Thirty years’ experience teaches that change is constant.

“I think the mix will continue to morph as different parts of the demographics shrink,” Tingerthal said. “We’ve seen homeownership levels stabilize at lower levels and I’m not sure we’ll ever get back, or should get back, to the pre-recession levels. [In 2046,] there will be a lot of renters. Millennials will be middle-aged.”

Harvey points out the changing demographics in America–both the baby boomer and millennial generations are huge, but have different looks: Millennials have a minority majority and less wealth. 

“I think the trends will change out of necessity and a different mindset,” Harvey said. “Maybe there will be more community space and smaller units. Affinity groups will be together. There are more lessons to learn.”

Bright Future or Dark Clouds?

“I feel really good about what the industry has accomplished and how the LIHTC has affected lives for the better,” said Barbe. “I’m optimistic about the future. We work in a business comprised of people who are smart and capable impassioned advocates for affordable housing–it’s a formidable combination of talent and drive.” 

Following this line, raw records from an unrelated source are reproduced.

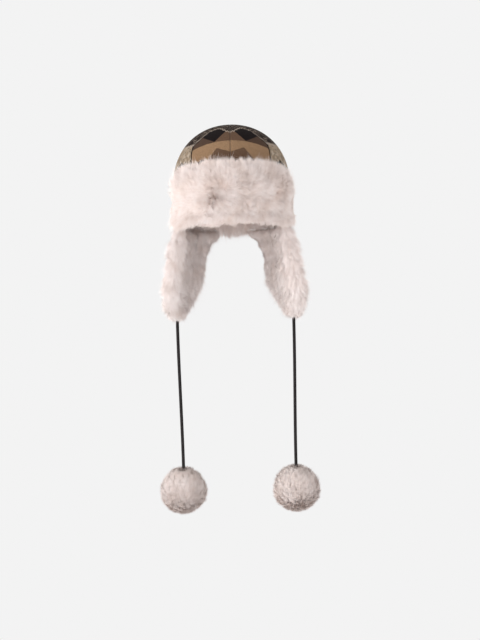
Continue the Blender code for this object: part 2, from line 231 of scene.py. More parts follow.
# The pattern, step by step: a name, an operation, and the steps or numbers that it takes
pattern_steps = [
    # The cap's lower edge: two waves, a dip behind each, and small scallops all along
    ("near_seam", "MINIMUM", "turn", 44.0),
    ("wave_angle", "MULTIPLY", "near_seam", math.pi / 44.0),
    ("wave", "SINE", "wave_angle"),
    ("wave_squared", "MULTIPLY", "wave", "wave"),
    ("past_wave", "SUBTRACT", "turn", 36.0),
    ("dip_slope", "MULTIPLY", "past_wave", 1.25),
    ("dip_start", "MAXIMUM", "dip_slope", 0.0),
    ("dip", "MINIMUM", "dip_start", 16.0),
    ("scallop_angle", "MULTIPLY", "turn", 2 * math.pi / 5.2),
    ("scallop_wave", "SINE", "scallop_angle"),
    ("scallops", "MULTIPLY", "scallop_wave", 0.8),
    ("cap_waves", "MULTIPLY_ADD", "wave_squared", -8.0, 37.6),
    ("cap_dips", "ADD", "cap_waves", "dip"),
    ("cap_foot", "ADD", "cap_dips", "scallops"),
    # The camel arch over the brow, the brown peaks on it, and the diamonds above it
    ("arch_share", "DIVIDE", "turn", 43.0),
    ("arch_curve", "MULTIPLY", "arch_share", "arch_share"),
    ("arch_top", "MULTIPLY_ADD", "arch_curve", 7.5, 51.4),
    ("peak_rise", "MULTIPLY_ADD", "turn", 1.43, 38.6),
    ("peak_fall", "MULTIPLY_ADD", "turn", -0.3, 64.5),
    ("peak_top", "MAXIMUM", "peak_rise", "peak_fall"),
    ("diamond_fall", "MULTIPLY_ADD", "turn", 1.25, 28.5),
    ("diamond_rise", "MULTIPLY_ADD", "turn", -0.36, 59.1),
    ("diamond_foot", "MINIMUM", "diamond_fall", "diamond_rise"),
    # Rows of zigzags below
    ("teeth", "PINGPONG", "turn", 15.0),
    ("zigzag", "MULTIPLY_ADD", "teeth", -0.55, "fall"),
    ("past_first_row", "SUBTRACT", "zigzag", 66.0),
    ("in_row", "MODULO", "past_first_row", 34.0),
    ("rows", "GREATER_THAN", "zigzag", 71.0),
    # The sides, with their edging, which ends where the rows start
    ("side_edge", "MULTIPLY_ADD", "fall", -0.28, 64.0),
    ("past_edge", "GREATER_THAN", "turn", "side_edge"),
    ("side", "MAXIMUM", "past_edge", "rows"),
    ("edging_rise", "SUBTRACT", 64.0, "fall"),
    ("edging_slope", "MULTIPLY", "edging_rise", 0.16),
    ("edging_least", "MAXIMUM", "edging_slope", 0.75),
    ("edging_wide", "MINIMUM", "edging_least", 1.9),
    ("from_edge", "SUBTRACT", "turn", "side_edge"),
    ("off_edge", "ABSOLUTE", "from_edge"),
    ("on_edge", "LESS_THAN", "off_edge", "edging_wide"),
    ("above_rows", "SUBTRACT", 1.0, "rows"),
    ("edging", "MULTIPLY", "on_edge", "above_rows"),
    # Scrolls: contour lines of the fields
    ("cap_rings", "MULTIPLY", "cap_field", 6.0),
    ("cap_contours", "PINGPONG", "cap_rings", 0.5),
    ("cap_scrolls", "LESS_THAN", "cap_contours", 0.075),
    ("side_rings", "MULTIPLY", "side_field", 9.0),
    ("side_contours", "PINGPONG", "side_rings", 0.5),
    ("side_scrolls", "LESS_THAN", "side_contours", 0.16),
    ("light_rings", "MULTIPLY", "light_field", 5.0),
    ("light_contours", "PINGPONG", "light_rings", 0.5),
    ("light_scrolls", "LESS_THAN", "light_contours", 0.14),
    # Where each yarn shows
    ("flank", "GREATER_THAN", "turn", 20.0),
    ("diamond", "LESS_THAN", "fall", "diamond_foot"),
    ("arch", "GREATER_THAN", "fall", "arch_top"),
    ("peak", "GREATER_THAN", "fall", "peak_top"),
    ("side_lines", "MULTIPLY", "side", "side_scrolls"),
    ("side_lights", "MULTIPLY", "side", "light_scrolls"),
    ("past_dark_line", "GREATER_THAN", "in_row", 5.0),
    ("dark_line", "MULTIPLY", "past_dark_line", "rows"),
    ("past_camel_row", "GREATER_THAN", "in_row", 8.0),
    ("camel_row", "MULTIPLY", "past_camel_row", "rows"),
    ("past_cream_line", "GREATER_THAN", "in_row", 22.0),
    ("cream_line", "MULTIPLY", "past_cream_line", "rows"),
    ("past_brown_row", "GREATER_THAN", "in_row", 24.5),
    ("brown_row", "MULTIPLY", "past_brown_row", "rows"),
    ("cap", "LESS_THAN", "fall", "cap_foot"),
    ("cap_lines", "MULTIPLY", "cap", "cap_scrolls"),
    ("below_cap", "SUBTRACT", "fall", "cap_foot"),
    ("shadow_line_middle", "MULTIPLY_ADD", "below_cap", 0.8, -1.8),
    ("off_shadow_line", "ABSOLUTE", "shadow_line_middle"),
    ("shadow_line_wide", "MULTIPLY_ADD", "turn", 0.05, -1.1),
    ("on_shadow_line", "LESS_THAN", "off_shadow_line", "shadow_line_wide"),
    ("off_side", "SUBTRACT", 1.0, "side"),
    ("shadow_line", "MULTIPLY", "on_shadow_line", "off_side"),
    ("off_cap_edge", "ABSOLUTE", "below_cap"),
    ("cap_edge", "LESS_THAN", "off_cap_edge", 0.9),
    # The light and dark of the rib and the yarns
    ("rib_shade", "MULTIPLY_ADD", "rib", 0.14, 0.58),
    ("grain_shade", "MULTIPLY", "grain", 0.70),
    ("shade", "ADD", "rib_shade", "grain_shade"),
]
for name, operation, *takes in pattern_steps:
    inputs = {k: drawn.get(value, value) for k, value in enumerate(takes)}
    step = add_node(weave, "ShaderNodeMath", {"operation": operation}, inputs)
    drawn[name] = step.outputs[0]

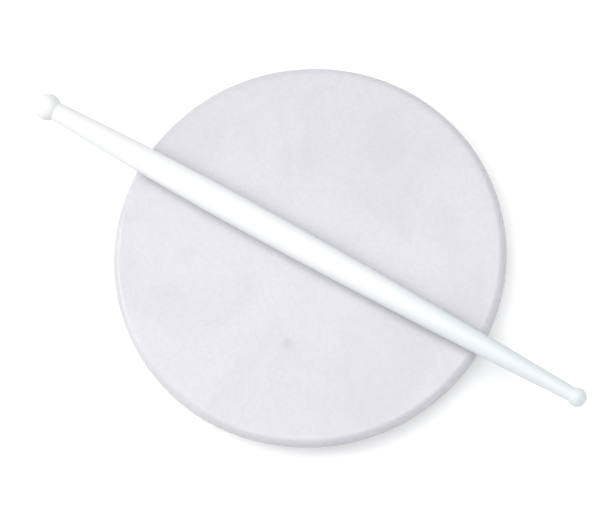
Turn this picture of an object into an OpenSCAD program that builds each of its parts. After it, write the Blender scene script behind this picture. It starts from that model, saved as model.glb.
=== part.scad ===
// Round stone rolling board on three button feet, with a slim rolling pin lying across it.
// Millimetres, +Z up.  The origin is on the board's axis, at the surface the pads stand on.

/* [Board] */
// Diameter of the stone board
board_d = 229; // [200:1:255]
// Thickness of the stone board
board_t = 12; // [12:0.5:20]
// Radius rounding the rim's upper edge
rim_top_r = 5; // [2:0.5:5.5]
// Radius rounding the rim's lower edge
rim_low_r = 5.5; // [2:0.5:5.5]

/* [Feet] */
// Diameter of the circle that the feet stand on
foot_circle_d = 150; // [110:1:150]
// Diameter of a foot's top flange
foot_top_d = 32; // [28:1:38]
// Diameter of a foot's lower bead
foot_low_d = 28; // [26:1:32]
// Diameter of a foot's waist
foot_waist_d = 22; // [21:0.5:24]
// Height of a foot between its two end faces
foot_h = 14; // [12:0.5:20]
// Diameter of the spigot that locates a foot in the board
spigot_d = 12; // [8:0.5:16]
// Height of the spigot
spigot_h = 4; // [2:0.5:6]
// Thickness of the resin between a foot and the board
glue_t = 0.5; // [0.3:0.1:1]

/* [Foot pads] */
// Diameter of an anti-slip pad
pad_d = 18; // [12:0.5:20]
// Thickness of an anti-slip pad
pad_t = 2.5; // [2:0.1:4]
// Depth of the recess that holds a pad
pad_seat = 1; // [0.5:0.1:1.5]

/* [Pin] */
// Length of the pin over its end balls
pin_l = 371; // [330:1:420]
// Diameter of the pin's barrel
pin_d = 18; // [16:0.5:24]
// Diameter of the ball on the thick end
big_ball_d = 16; // [14:0.5:18]
// Diameter of the shaft beside the thick end's ball
big_neck_d = 11.2; // [9:0.1:13]
// Diameter of the ball on the slim end
small_ball_d = 11.2; // [9.6:0.1:12]
// Diameter of the shaft beside the slim end's ball
small_neck_d = 8.6; // [7:0.1:9]
// Distance from the thick end's tip to the barrel
barrel_from = 132; // [100:1:150]
// Length of the barrel, which is a true cylinder
barrel_l = 12; // [8:1:60]
// Gap left under the pin, so that it lies on the board without cutting into it
pin_gap = 0.2; // [0.1:0.05:0.4]

/* [Hidden] */
$fn = 96;
foot_count = 3;            // feet, evenly spaced round the board's axis
steps_per_taper = 14;      // straight stretches that each tapered flank is turned in
thick_flank_power = 1.5;   // how late the thick end's flank falls away from the barrel
slim_flank_power = 1.7;    // the same for the slim end's flank
flange_t = 3;              // thickness of a foot's top flange
bead_t = 5;                // thickness of a foot's lower bead
eps = 0.01;                // overlap where two shapes of one solid are joined

foot_z = pad_t - pad_seat;
board_z = foot_z + foot_h + glue_t;
board_top = board_z + board_t;
pin_z = board_top + pin_gap + pin_d / 2;
socket_d = spigot_d + 2 * glue_t;
socket_h = spigot_h + glue_t;

// Direction of foot i, counted from 1; the first one is on +X
function foot_angle(i) = 360 / foot_count * (i - 1);

// Puts its children at foot i's place
module at_foot(i) {
    rotate([0, 0, foot_angle(i)])
        translate([foot_circle_d / 2, 0, 0])
            children();
}

// Half section of the board: a flat disc whose rim is rounded above and below
module board_section() {
    r = board_d / 2;
    square([r - rim_top_r, board_t]);
    square([r - rim_low_r, board_t - rim_top_r]);
    translate([0, rim_low_r])
        square([r, board_t - rim_top_r - rim_low_r]);
    intersection() {
        union() {
            translate([r - rim_top_r, board_t - rim_top_r])
                circle(rim_top_r);
            translate([r - rim_low_r, rim_low_r])
                circle(rim_low_r);
        }
        square([r, board_t]);
    }
}

module board() {
    color([0.90, 0.89, 0.92])
        translate([0, 0, board_z])
            difference() {
                rotate_extrude()
                    board_section();
                for (i = [1 : foot_count])
                    at_foot(i)
                        translate([0, 0, -eps])
                            cylinder(d = socket_d, h = socket_h + eps);
            }
}

// Turned button foot: flange, waist and rounded bead, with a spigot on top and a pad recess below
module foot(i) {
    bead_r = bead_t / 2;
    color([0.87, 0.87, 0.90])
        at_foot(i)
            translate([0, 0, foot_z])
                difference() {
                    rotate_extrude()
                        union() {
                            translate([0, foot_h - flange_t])
                                square([foot_top_d / 2, flange_t]);
                            square([foot_waist_d / 2, foot_h]);
                            square([foot_low_d / 2 - bead_r, bead_t]);
                            translate([foot_low_d / 2 - bead_r, bead_r])
                                circle(bead_r);
                            square([spigot_d / 2, foot_h + spigot_h]);
                        }
                    translate([0, 0, -eps])
                        cylinder(d = pad_d, h = pad_seat + eps);
                }
}

// Cured resin: a flat bed over the foot's flange and a cup round its spigot
module foot_glue(i) {
    color([0.86, 0.80, 0.62])
        at_foot(i)
            translate([0, 0, foot_z + foot_h])
                difference() {
                    union() {
                        cylinder(d = foot_top_d, h = glue_t);
                        cylinder(d = socket_d, h = glue_t + socket_h);
                    }
                    translate([0, 0, -eps])
                        cylinder(d = spigot_d, h = spigot_h + eps);
                }
}

module foot_pad(i) {
    color([0.78, 0.80, 0.82])
        at_foot(i)
            cylinder(d = pad_d, h = pad_t);
}

// Radius of a flank: s runs from 0 at the barrel to 1 at the neck
function flank_r(s, neck_d, power) = pin_d / 2 - (pin_d - neck_d) / 2 * pow(s, power);

// Distance from a ball's centre to where a neck of that diameter meets it
function ball_seat(ball_d, neck_d) = sqrt(pow(ball_d / 2, 2) - pow(neck_d / 2, 2));

// The pin is drawn along Z from the thick end's tip, then laid down along X
module pin() {
    barrel_to = barrel_from + barrel_l;
    big_c = big_ball_d / 2;
    small_c = pin_l - small_ball_d / 2;
    neck_1 = big_c + ball_seat(big_ball_d, big_neck_d);
    neck_2 = small_c - ball_seat(small_ball_d, small_neck_d);
    steps = [for (k = [0 : steps_per_taper]) k / steps_per_taper];
    thick_flank = [
        for (s = steps)
            [flank_r(1 - s, big_neck_d, thick_flank_power), neck_1 + (barrel_from - neck_1) * s]
    ];
    slim_flank = [
        for (s = steps)
            [flank_r(s, small_neck_d, slim_flank_power), barrel_to + (neck_2 - barrel_to) * s]
    ];
    color([0.97, 0.98, 0.98])
        translate([-pin_l / 2, 0, pin_z])
            rotate([0, 90, 0])
                union() {
                    rotate_extrude()
                        polygon(concat([[0, big_c]], [[big_neck_d / 2, big_c]],
                                       thick_flank, slim_flank,
                                       [[small_neck_d / 2, small_c]], [[0, small_c]]));
                    translate([0, 0, big_c])
                        sphere(d = big_ball_d);
                    translate([0, 0, small_c])
                        sphere(d = small_ball_d);
                }
}

board();
foot(1);  // foot_1
foot(2);  // foot_2
foot(3);  // foot_3
foot_glue(1);  // foot_glue_1
foot_glue(2);  // foot_glue_2
foot_glue(3);  // foot_glue_3
foot_pad(1);  // foot_pad_1
foot_pad(2);  // foot_pad_2
foot_pad(3);  // foot_pad_3
pin();
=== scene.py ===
"""A round polished stone rolling board on three button feet, with its slim rolling pin.

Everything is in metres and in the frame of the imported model: +Z up from the surface that the
board stands on, +X along the pin from its thick end to its slim end.
"""
import logging
import math
from collections.abc import Callable, Iterable
from dataclasses import dataclass, field
from enum import Enum

import bmesh
import bpy
from mathutils import Matrix, Vector, noise


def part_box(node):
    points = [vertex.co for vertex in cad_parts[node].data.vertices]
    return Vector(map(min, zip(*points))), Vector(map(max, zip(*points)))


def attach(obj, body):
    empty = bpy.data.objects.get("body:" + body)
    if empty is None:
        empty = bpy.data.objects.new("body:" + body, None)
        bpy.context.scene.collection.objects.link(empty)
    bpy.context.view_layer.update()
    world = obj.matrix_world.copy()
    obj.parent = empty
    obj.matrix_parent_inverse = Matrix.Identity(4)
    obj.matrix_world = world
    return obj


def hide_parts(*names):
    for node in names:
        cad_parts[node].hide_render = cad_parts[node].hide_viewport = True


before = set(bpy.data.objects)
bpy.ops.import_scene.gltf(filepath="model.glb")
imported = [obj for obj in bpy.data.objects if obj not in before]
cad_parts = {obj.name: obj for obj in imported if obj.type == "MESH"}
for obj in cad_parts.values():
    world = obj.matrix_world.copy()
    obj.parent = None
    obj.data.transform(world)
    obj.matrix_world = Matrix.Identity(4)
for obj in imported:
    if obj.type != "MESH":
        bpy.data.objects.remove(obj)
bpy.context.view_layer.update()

log = logging.getLogger("rolling_board")

MM = 0.001
MERGE = 1e-7                  # vertices closer than this are one vertex
ON_RING = 1e-6                # vertices closer than this to a circle lie on it
NODE_STEP = 200               # distance between two shader nodes in a tree's layout

Colour = tuple[float, float, float]
Point = tuple[float, float]   # distance from the turning axis, and place along it
Socket = bpy.types.NodeSocket


# ---------------------------------------------------------------- shader graphs

class Graph:
    """A node tree that is laid out from left to right as nodes are added to it."""

    def __init__(self, tree: bpy.types.NodeTree) -> None:
        """Takes over a tree.

        Args:
            tree: The node tree that the nodes go into.
        """
        self.tree = tree

    def add(self, kind: str, inputs: dict | None = None, **settings: object) -> bpy.types.Node:
        """Adds one node.

        Args:
            kind: The node's type, such as "ShaderNodeBump".
            inputs: Input name or number to a socket, which is linked, or to a plain value.
            **settings: Properties of the node itself.

        Returns:
            The new node.
        """
        node = self.tree.nodes.new(kind)
        node.location.x = NODE_STEP * len(self.tree.nodes)
        for name, value in settings.items():
            setattr(node, name, value)
        for key, value in (inputs or {}).items():
            if isinstance(value, Socket):
                self.tree.links.new(value, node.inputs[key])
            else:
                node.inputs[key].default_value = value
        return node

    def math(self, operation: str, a: Socket | float, b: Socket | float = 0.0) -> Socket:
        """Returns the result of a Math node on a and b."""
        return self.add("ShaderNodeMath", {0: a, 1: b}, operation=operation).outputs[0]

    def mix(self, factor: Socket | float, a: Socket | Colour, b: Socket | Colour) -> Socket:
        """Mixes two colours.

        Args:
            factor: Share of the second colour, from 0 to 1.
            a: The first colour.
            b: The second colour.

        Returns:
            The mixed colour.
        """
        sides = [v if isinstance(v, Socket) else (*v, 1.0) for v in (a, b)]
        node = self.add("ShaderNodeMix", {0: factor, 6: sides[0], 7: sides[1]}, data_type="RGBA")
        return node.outputs[2]

    def remap(self, value: Socket, start: float, stop: float, low: float = 0.0,
              high: float = 1.0) -> Socket:
        """Maps a value smoothly from one range onto another.

        Args:
            value: What is mapped.
            start: The value that becomes low.
            stop: The value that becomes high.
            low: Result at start and below.
            high: Result at stop and above.

        Returns:
            The mapped value.
        """
        limits = {0: value, 1: start, 2: stop, 3: low, 4: high}
        return self.add("ShaderNodeMapRange", limits, interpolation_type="SMOOTHSTEP").outputs[0]

    def object_place(self) -> Socket:
        """Returns the Object coordinates, which are the row frame's own metres."""
        return self.add("ShaderNodeTexCoord").outputs["Object"]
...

But some see darker clouds.

“My darker thoughts are that appropriate changes aren’t made and the current morass will continue as it is,” Harvey said. “I think we could see another period of riots that are serious and destructive to the United States. There will be more income inequality and the deterioration of civic life and the answer will be safety at all costs, which means things like more profiling, gated communities and rich versus poor, which won’t end well.”

Regardless, Tingerthal cautioned the industry to beware of being sloppy. The future is coming.

“It’s important for the affordable housing industry to be extremely vigilant,” she said. “We need to pay attention to cost containment and not allow excesses to be included  … We have to be very cognizant of the image of our portfolio and be held accountable.”